--- Start of RAW DATA ---

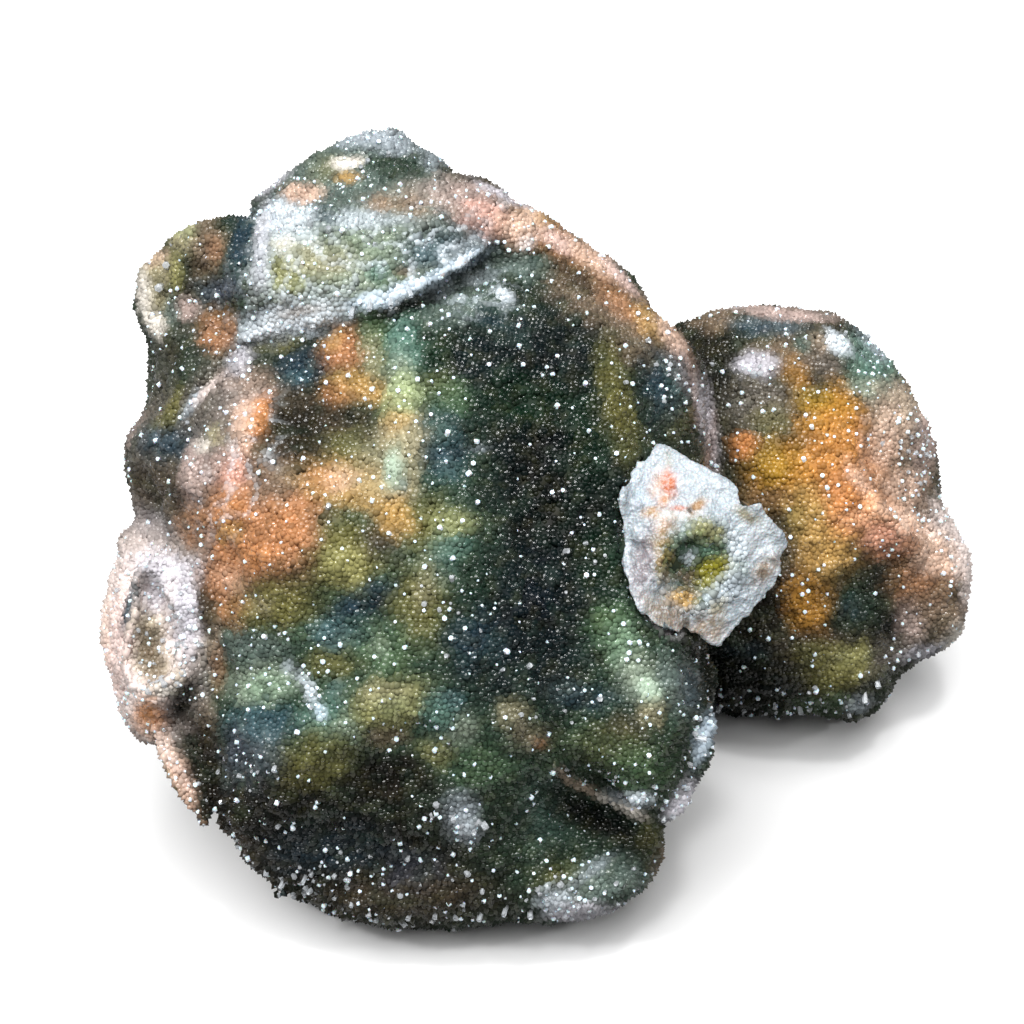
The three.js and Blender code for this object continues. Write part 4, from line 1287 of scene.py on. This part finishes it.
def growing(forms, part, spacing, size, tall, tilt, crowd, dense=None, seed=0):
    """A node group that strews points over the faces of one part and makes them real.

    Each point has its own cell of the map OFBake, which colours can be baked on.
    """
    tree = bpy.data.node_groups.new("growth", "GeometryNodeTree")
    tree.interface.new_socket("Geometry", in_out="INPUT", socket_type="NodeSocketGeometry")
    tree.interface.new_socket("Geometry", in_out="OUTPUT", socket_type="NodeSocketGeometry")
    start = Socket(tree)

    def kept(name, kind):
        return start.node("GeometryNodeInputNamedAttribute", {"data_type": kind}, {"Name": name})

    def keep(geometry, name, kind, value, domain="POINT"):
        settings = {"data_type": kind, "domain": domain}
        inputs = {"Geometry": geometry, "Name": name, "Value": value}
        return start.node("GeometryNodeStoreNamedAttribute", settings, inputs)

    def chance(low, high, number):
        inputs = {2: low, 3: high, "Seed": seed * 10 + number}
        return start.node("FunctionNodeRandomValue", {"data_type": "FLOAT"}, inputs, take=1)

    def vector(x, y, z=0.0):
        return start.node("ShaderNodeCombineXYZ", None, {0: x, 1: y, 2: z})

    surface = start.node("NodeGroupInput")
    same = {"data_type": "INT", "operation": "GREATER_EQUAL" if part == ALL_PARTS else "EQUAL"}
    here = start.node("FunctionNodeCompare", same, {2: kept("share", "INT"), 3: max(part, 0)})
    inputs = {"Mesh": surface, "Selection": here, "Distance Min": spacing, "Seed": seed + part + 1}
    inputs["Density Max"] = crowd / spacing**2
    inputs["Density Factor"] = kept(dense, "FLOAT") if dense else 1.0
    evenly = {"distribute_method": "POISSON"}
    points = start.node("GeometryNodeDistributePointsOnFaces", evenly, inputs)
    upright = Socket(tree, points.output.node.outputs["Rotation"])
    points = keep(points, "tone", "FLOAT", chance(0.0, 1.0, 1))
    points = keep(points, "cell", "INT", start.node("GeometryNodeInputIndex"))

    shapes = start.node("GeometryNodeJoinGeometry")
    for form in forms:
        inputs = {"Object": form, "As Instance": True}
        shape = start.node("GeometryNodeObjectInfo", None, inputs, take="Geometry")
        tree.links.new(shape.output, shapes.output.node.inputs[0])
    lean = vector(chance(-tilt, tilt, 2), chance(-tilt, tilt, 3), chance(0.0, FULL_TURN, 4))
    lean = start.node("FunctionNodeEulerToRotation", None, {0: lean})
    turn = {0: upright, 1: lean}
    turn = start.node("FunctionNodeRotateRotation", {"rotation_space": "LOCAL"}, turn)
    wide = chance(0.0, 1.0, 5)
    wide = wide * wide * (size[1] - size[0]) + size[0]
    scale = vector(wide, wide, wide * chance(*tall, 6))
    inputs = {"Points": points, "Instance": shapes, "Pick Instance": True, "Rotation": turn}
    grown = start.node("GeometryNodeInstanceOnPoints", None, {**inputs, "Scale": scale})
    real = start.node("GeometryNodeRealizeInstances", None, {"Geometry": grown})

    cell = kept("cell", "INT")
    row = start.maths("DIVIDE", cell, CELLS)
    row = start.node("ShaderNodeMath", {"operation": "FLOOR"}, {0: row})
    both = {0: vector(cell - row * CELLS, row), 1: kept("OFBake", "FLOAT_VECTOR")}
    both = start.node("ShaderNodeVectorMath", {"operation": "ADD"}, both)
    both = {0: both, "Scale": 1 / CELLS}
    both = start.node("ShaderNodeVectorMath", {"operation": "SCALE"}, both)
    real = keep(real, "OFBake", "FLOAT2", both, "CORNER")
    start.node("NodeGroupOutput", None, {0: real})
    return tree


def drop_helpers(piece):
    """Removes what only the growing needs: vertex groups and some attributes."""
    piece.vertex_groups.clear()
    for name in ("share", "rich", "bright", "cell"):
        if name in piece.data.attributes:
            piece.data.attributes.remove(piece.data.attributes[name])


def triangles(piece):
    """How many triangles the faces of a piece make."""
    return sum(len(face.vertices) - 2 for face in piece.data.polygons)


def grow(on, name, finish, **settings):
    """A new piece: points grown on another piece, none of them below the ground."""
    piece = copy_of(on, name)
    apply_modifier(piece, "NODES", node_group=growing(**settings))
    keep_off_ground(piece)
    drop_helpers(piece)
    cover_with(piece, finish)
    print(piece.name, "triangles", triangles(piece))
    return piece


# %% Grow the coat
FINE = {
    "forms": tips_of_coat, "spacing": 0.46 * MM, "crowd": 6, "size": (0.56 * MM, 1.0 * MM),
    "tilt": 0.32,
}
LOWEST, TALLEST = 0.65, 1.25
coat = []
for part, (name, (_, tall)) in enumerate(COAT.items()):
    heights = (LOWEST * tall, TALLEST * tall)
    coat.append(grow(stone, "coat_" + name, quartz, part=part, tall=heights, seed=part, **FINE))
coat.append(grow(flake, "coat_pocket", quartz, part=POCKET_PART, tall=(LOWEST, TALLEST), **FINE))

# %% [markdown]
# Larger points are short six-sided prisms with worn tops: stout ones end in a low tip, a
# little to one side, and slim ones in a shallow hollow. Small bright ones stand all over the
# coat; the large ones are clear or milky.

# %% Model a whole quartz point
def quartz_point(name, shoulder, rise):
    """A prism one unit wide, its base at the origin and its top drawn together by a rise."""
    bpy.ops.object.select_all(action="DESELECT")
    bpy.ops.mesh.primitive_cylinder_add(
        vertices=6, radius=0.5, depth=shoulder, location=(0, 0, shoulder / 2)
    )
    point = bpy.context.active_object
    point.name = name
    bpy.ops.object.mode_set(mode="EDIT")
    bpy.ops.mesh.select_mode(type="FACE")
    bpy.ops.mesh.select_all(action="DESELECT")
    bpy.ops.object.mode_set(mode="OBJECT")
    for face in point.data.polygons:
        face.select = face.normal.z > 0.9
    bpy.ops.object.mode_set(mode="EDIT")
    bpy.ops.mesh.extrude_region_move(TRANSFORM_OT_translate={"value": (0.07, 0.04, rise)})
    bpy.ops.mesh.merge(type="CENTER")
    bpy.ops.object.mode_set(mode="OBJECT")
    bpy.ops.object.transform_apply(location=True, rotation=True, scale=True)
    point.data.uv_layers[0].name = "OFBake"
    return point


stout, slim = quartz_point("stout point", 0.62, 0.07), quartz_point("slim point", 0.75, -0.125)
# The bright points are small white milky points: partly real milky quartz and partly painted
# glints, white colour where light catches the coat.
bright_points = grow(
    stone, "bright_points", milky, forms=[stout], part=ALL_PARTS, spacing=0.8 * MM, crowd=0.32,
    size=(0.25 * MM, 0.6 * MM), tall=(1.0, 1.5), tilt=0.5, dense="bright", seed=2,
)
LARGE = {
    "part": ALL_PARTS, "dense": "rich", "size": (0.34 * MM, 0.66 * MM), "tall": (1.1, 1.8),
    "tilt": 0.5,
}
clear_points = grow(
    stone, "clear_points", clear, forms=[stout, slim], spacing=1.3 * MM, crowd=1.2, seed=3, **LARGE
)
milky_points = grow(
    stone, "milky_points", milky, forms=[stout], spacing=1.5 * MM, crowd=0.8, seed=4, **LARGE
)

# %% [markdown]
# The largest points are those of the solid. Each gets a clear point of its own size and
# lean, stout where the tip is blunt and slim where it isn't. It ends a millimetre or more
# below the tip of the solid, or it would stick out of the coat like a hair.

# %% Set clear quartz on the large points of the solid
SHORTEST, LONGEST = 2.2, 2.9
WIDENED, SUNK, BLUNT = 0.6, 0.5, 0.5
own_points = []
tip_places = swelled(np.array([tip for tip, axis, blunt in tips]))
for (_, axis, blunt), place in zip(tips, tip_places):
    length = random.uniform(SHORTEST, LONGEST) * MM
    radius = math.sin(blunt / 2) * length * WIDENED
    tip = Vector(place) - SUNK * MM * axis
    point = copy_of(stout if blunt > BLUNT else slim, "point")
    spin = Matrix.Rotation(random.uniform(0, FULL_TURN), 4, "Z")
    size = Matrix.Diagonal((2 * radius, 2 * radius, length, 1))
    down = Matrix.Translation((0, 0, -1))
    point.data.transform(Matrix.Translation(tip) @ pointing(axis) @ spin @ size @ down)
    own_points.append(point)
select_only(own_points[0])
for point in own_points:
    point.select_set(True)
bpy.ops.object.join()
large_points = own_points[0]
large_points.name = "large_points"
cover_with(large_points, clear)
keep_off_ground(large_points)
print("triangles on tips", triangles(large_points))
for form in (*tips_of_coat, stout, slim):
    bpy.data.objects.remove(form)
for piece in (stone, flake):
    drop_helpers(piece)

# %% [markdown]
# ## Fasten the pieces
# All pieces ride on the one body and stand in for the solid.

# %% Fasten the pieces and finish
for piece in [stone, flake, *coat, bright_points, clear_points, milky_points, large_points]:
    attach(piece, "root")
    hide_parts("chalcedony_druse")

--- End of RAW DATA ---
--- Start of RAW DATA ---

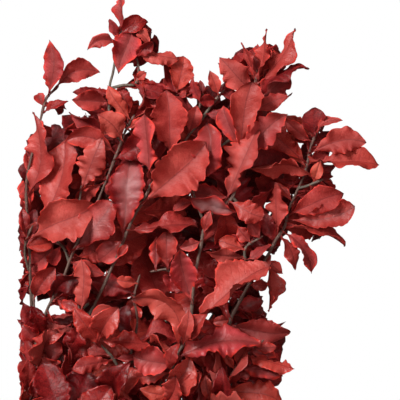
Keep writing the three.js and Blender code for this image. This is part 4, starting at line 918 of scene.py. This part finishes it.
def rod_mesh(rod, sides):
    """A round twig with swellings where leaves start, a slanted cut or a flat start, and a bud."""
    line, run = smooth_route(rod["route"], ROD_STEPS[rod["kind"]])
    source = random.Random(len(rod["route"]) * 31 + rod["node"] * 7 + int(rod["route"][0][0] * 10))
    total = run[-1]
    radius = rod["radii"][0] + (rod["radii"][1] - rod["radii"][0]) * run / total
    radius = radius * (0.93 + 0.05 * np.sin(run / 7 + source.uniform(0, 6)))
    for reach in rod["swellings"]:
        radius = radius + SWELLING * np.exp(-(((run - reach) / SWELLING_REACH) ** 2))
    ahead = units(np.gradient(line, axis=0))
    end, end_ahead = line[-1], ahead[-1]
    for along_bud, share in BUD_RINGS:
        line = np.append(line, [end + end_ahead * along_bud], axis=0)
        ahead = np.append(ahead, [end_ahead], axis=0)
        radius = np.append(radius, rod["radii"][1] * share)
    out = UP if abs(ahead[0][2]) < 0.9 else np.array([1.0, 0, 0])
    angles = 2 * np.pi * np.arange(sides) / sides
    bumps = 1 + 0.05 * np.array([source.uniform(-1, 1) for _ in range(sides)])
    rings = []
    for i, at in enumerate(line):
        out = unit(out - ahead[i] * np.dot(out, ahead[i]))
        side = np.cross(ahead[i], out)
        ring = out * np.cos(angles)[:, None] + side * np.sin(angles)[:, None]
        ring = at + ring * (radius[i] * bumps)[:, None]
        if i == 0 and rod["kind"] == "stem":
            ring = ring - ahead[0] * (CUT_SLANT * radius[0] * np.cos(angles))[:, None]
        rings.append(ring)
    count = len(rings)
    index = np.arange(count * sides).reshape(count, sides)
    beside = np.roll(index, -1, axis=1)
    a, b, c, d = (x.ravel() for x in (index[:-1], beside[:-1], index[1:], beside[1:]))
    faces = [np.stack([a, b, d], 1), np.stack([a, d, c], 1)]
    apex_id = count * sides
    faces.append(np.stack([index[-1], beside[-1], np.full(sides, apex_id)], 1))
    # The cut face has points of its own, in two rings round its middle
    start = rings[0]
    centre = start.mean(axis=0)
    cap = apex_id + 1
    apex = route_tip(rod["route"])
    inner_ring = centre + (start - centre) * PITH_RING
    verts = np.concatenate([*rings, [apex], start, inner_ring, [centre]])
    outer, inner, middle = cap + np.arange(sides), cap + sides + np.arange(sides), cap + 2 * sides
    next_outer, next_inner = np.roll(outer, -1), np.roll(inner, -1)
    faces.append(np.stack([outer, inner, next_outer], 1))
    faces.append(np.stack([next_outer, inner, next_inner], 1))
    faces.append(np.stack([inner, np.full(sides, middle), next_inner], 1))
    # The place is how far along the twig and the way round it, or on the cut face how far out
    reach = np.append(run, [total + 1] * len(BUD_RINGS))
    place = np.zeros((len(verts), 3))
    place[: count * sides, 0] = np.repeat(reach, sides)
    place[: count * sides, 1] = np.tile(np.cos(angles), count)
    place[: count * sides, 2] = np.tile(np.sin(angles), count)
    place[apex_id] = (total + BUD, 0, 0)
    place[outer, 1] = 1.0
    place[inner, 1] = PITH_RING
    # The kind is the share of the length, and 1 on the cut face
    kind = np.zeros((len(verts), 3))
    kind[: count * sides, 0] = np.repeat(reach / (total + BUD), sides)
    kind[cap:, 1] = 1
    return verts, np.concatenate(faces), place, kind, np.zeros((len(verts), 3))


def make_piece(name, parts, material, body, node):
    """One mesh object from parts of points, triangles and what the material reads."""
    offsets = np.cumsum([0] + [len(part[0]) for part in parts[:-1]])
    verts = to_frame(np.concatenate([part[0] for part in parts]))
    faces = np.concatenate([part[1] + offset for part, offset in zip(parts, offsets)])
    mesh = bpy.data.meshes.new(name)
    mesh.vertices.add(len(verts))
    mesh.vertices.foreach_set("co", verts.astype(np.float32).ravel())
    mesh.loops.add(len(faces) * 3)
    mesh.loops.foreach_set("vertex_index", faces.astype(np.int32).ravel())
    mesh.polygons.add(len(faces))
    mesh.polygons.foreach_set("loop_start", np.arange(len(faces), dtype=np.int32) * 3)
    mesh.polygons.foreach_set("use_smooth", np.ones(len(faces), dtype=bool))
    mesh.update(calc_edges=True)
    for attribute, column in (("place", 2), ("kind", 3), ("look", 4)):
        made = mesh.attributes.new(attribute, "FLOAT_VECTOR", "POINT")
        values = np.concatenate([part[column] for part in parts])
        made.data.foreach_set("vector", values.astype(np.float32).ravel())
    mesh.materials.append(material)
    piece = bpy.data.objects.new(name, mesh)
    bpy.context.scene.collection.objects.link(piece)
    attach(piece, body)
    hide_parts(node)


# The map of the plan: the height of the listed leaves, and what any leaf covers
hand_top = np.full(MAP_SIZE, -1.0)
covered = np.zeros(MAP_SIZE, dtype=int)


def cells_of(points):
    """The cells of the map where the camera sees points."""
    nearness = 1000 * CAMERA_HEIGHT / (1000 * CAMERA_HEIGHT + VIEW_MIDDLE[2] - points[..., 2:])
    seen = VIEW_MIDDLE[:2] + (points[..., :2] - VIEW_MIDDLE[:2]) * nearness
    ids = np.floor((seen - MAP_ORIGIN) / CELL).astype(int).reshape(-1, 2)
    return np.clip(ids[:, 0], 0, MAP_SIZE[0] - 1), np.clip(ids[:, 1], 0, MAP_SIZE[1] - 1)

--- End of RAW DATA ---

→ SET EXERCISE
Using the records above, copy every line that has the word "from" in it.

→ REPLY TO THE TASK
The three.js and Blender code for this object continues. Write part 4, from line 1287 of scene.py on. This part finishes it.
    """One mesh object from parts of points, triangles and what the material reads."""